2013-14 : The Mavs enter the offseason with just Dirk, Williams, Chandler, and Carter under contract for a cap hit of $58.5 million. Without Williams the hit falls to $40 million, but they make a strong run for CP3. Let’s have fun and assume they’re able to sign one of Williams/Paul and leave the cap number at $58.5. That’s a lot of money tied up in 4 players, but with the exceptions and draft picks available to them (also assuming they have players from the previous year’s draft on the roster as well) they are able to field a competitive team but again paying into the luxury tax. The organization is now in danger of falling victim to the aforementioned repeater tax and sign-and-trade penalties. The on-court product thrives though, and the Mavericks find themselves in another Conference Finals battle for the ages with a healthy Oklahoma City team, falling just short of a Finals return with a Game 7 loss on the road.

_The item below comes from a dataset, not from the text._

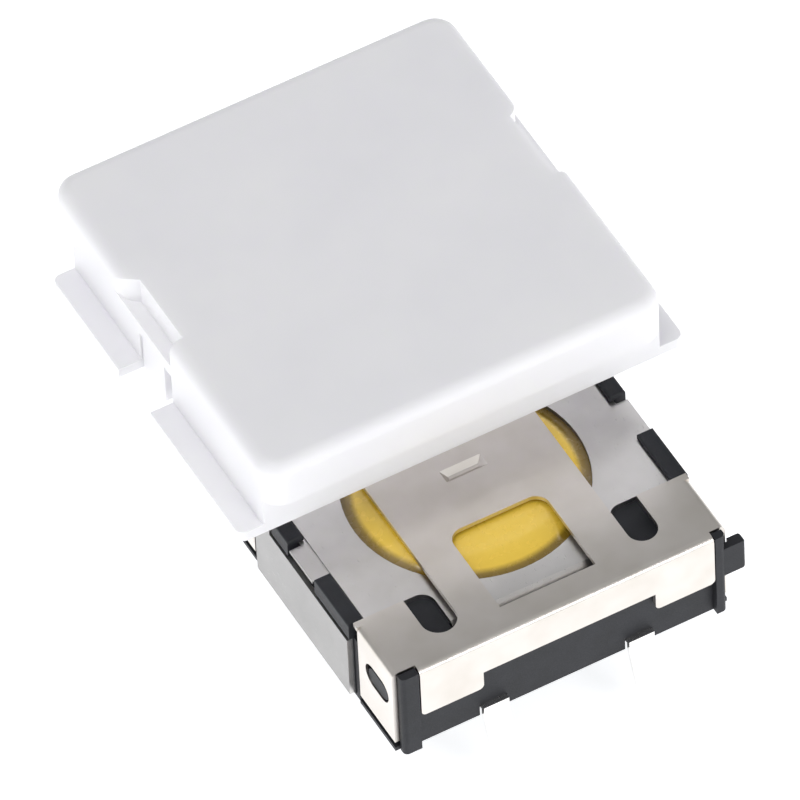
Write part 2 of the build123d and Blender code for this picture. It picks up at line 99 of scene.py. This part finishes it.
def new_material(name, **values):
    """A material with one Principled shader, and its uniform values set on the shader."""
    material = bpy.data.materials.new(name)
    material.use_nodes = True
    shader = material.node_tree.nodes["Principled BSDF"]
    for key, value in values.items():
        shader.inputs[key].default_value = value
    return material, material.node_tree, shader


def grain(tree, size_mm, stretch=(1, 1, 1), detail=3.0, rough=0.5):
    """Noise with features of that size, in the part's own millimetres."""
    place = tree.nodes.new("ShaderNodeTexCoord")
    mapping = tree.nodes.new("ShaderNodeMapping")
    mapping.inputs["Scale"].default_value = [s / (size_mm * MM) for s in stretch]
    noise = tree.nodes.new("ShaderNodeTexNoise")
    noise.inputs["Scale"].default_value = 1.0
    noise.inputs["Detail"].default_value = detail
    noise.inputs["Roughness"].default_value = rough
    tree.links.new(place.outputs["Object"], mapping.inputs["Vector"])
    tree.links.new(mapping.outputs["Vector"], noise.inputs["Vector"])
    return noise.outputs["Fac"]


def spread(tree, value, low, high, start=0.3, end=0.7):
    """The noise value stretched to run from low to high."""
    node = tree.nodes.new("ShaderNodeMapRange")
    node.inputs["From Min"].default_value = start
    node.inputs["From Max"].default_value = end
    node.inputs["To Min"].default_value = low
    node.inputs["To Max"].default_value = high
    tree.links.new(value, node.inputs["Value"])
    return node.outputs["Result"]


def two_tone(tree, value, dark, light, start=0.3, end=0.7):
    """A colour that runs from dark to light with the value."""
    ramp = tree.nodes.new("ShaderNodeValToRGB")
    ramp.color_ramp.elements[0].position = start
    ramp.color_ramp.elements[0].color = (*dark, 1)
    ramp.color_ramp.elements[1].position = end
    ramp.color_ramp.elements[1].color = (*light, 1)
    tree.links.new(value, ramp.inputs["Fac"])
    return ramp.outputs["Color"]


def raise_surface(tree, shader, value, height_mm, strength=1.0):
    """Bump of that real height."""
    bump = tree.nodes.new("ShaderNodeBump")
    bump.inputs["Distance"].default_value = height_mm * MM
    bump.inputs["Strength"].default_value = strength
    tree.links.new(value, bump.inputs["Height"])
    tree.links.new(bump.outputs["Normal"], shader.inputs["Normal"])


def dress(piece, material, soft_edge_mm=0.0):
    """Puts a material on a part, and breaks its sharp edges by a small round."""
    piece.data.materials.clear()
    piece.data.materials.append(material)
    if soft_edge_mm:
        round_over = piece.modifiers.new("edge_break", "BEVEL")
        round_over.width = soft_edge_mm * MM
        round_over.segments = 2
        round_over.limit_method = "ANGLE"
        round_over.angle_limit = SHARP_FROM
        round_over.harden_normals = False
        round_over.use_clamp_overlap = True
    print("dressed", piece.name, "in", material.name)


# %% [markdown]
# ## Satin stainless sheet
# The cover and the push plate are cold-rolled stainless strip. Rolling leaves fine lines along the
# strip and a soft, slightly warm sheen, so the noise is drawn out along one axis and moves the
# roughness more than the colour. The push plate's colour is warmer still, and that extra warmth is a
# painted reflection of the keycap's inside above it. The lines are kept very shallow, because deeper
# ones read as scratches at this size.
#
# The walls that face sideways mirror the bright table and would come out white, though on the switch
# they read as a light grey. So shade is painted into the cover plate's colour where its surface faces
# sideways, standing in for the shaded table those walls would mirror. That painted shade is a chosen
# look, and not a known fact about the metal.


# %% Make the sheet metal
STEEL_EDGE = 0.02                   # edge round on both folded sheets, mm
ROLLED_LINE = 0.05                  # width of a rolling line, mm
ROLLED_DEPTH = 0.0003
CLOUD = 1.6                         # size of the slow change in tone, mm
WALL_SHADE_FROM, WALL_SHADE_FULL = 0.6, 0.9     # how far sideways a face turns before painted shade starts, and where it is full


def painted_wall_shade(tree, colour, wall_shade):
    """The colour, with painted shade where the sheet faces sideways."""
    facing = tree.nodes.new("ShaderNodeNewGeometry")
    split = tree.nodes.new("ShaderNodeSeparateXYZ")
    turned = tree.nodes.new("ShaderNodeMath")
    turned.operation = "ABSOLUTE"
    mix = tree.nodes.new("ShaderNodeMix")
    mix.data_type = "RGBA"
    mix.blend_type = "MULTIPLY"
    mix.inputs["B"].default_value = (wall_shade, wall_shade, wall_shade, 1)
    tree.links.new(facing.outputs["Normal"], split.inputs["Vector"])
    tree.links.new(split.outputs["X"], turned.inputs[0])
    sideways = spread(tree, turned.outputs["Value"], 0, 1, WALL_SHADE_FROM, WALL_SHADE_FULL)
    tree.links.new(sideways, mix.inputs["Factor"])
    tree.links.new(colour, mix.inputs["A"])
    return mix.outputs["Result"]


def satin_stainless(name, dark, light, rough_low, rough_high, along, wall_shade=1.0):
    material, tree, shader = new_material(name, Metallic=1.0, Anisotropic=0.35)
    lines = grain(tree, ROLLED_LINE, along, 4.0, 0.6)
    clouds = grain(tree, CLOUD, detail=2.0)
    colour = painted_wall_shade(tree, two_tone(tree, clouds, dark, light), wall_shade)
    tree.links.new(colour, shader.inputs["Base Color"])
    tree.links.new(spread(tree, lines, rough_low, rough_high), shader.inputs["Roughness"])
    raise_surface(tree, shader, lines, ROLLED_DEPTH, 0.12)
    return material


# The push plate's warmer colours are the steel's own tint with a painted reflection of the keycap's
# inside.
plate_steel = satin_stainless(
    "plate_steel", (0.67, 0.63, 0.58), (0.74, 0.70, 0.66), 0.29, 0.33, (0.12, 1, 1))
# The cover plate's last value, 0.46, sets how dark the painted shade on its sideways walls is.
cover_steel = satin_stainless(
    "cover_steel", (0.64, 0.625, 0.61), (0.71, 0.695, 0.68), 0.27, 0.33, (1, 0.12, 1), 0.46)
dress(nodes["push_plate"], plate_steel, STEEL_EDGE)
dress(nodes["cover_plate"], cover_steel, STEEL_EDGE)

# %% [markdown]
# ## Black glass-filled nylon
# The base is black moulded plastic, taken here to be nylon filled with glass. A spark-eroded tool
# gives such a part a fine matt grain, and the glass near its skin a slow mottling. Both are noise, the
# grain on roughness and height and the mottling on colour, and the black is very slightly blue.

# %% Make the moulded base
nylon, tree, shader = new_material("black_nylon", **{"Specular IOR Level": 0.35})
mottle = grain(tree, 0.9)
sparks = grain(tree, 0.06, detail=4.0, rough=0.65)
black = two_tone(tree, mottle, (0.011, 0.012, 0.015), (0.017, 0.018, 0.023))
tree.links.new(black, shader.inputs["Base Color"])
tree.links.new(spread(tree, sparks, 0.46, 0.62), shader.inputs["Roughness"])
raise_surface(tree, shader, sparks, 0.006, 0.5)
dress(nodes["base"], nylon, 0.05)

# %% [markdown]
# ## Silver-plated terminals
# The contact stampings are brass under bright silver, nearly white, with the faint drawn lines of the
# strip along each blade.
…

2014-15 : The Luxury Tax threshold is now around $75 million, and the Mavericks find themselves at a crossroads. It’s clear that they are missing a final piece to the championship puzzle, but there is no way they can afford or trade for that difference maker unless they cut a significant chunk of salary from the existing squad. Oh yeah. We already know how this plays out. Dirk Nowitzki makes good on his promise to Cuban and Donnie to take a salary cut. This allows the Mavericks to not only sneak in under the luxury tax, but also add (enter missing title piece here) to the roster. The Mavericks return to the Finals and claim their second Larry O’Brien Trophy over the Heat. Miami’s run is officially over and they blow up the big three.

Certainly there are more scenarios that factor in for the above plot to unfold, but the bottom line is that it’s possible. It was possible for the Mavs to keep Tyson Chandler and make the math work to still add that other big time star. At least that’s the story I’m sticking with until Mike Fisher or David Lord strikes me down like a Russell Westbrook blown out knee (sorry Thunder fans).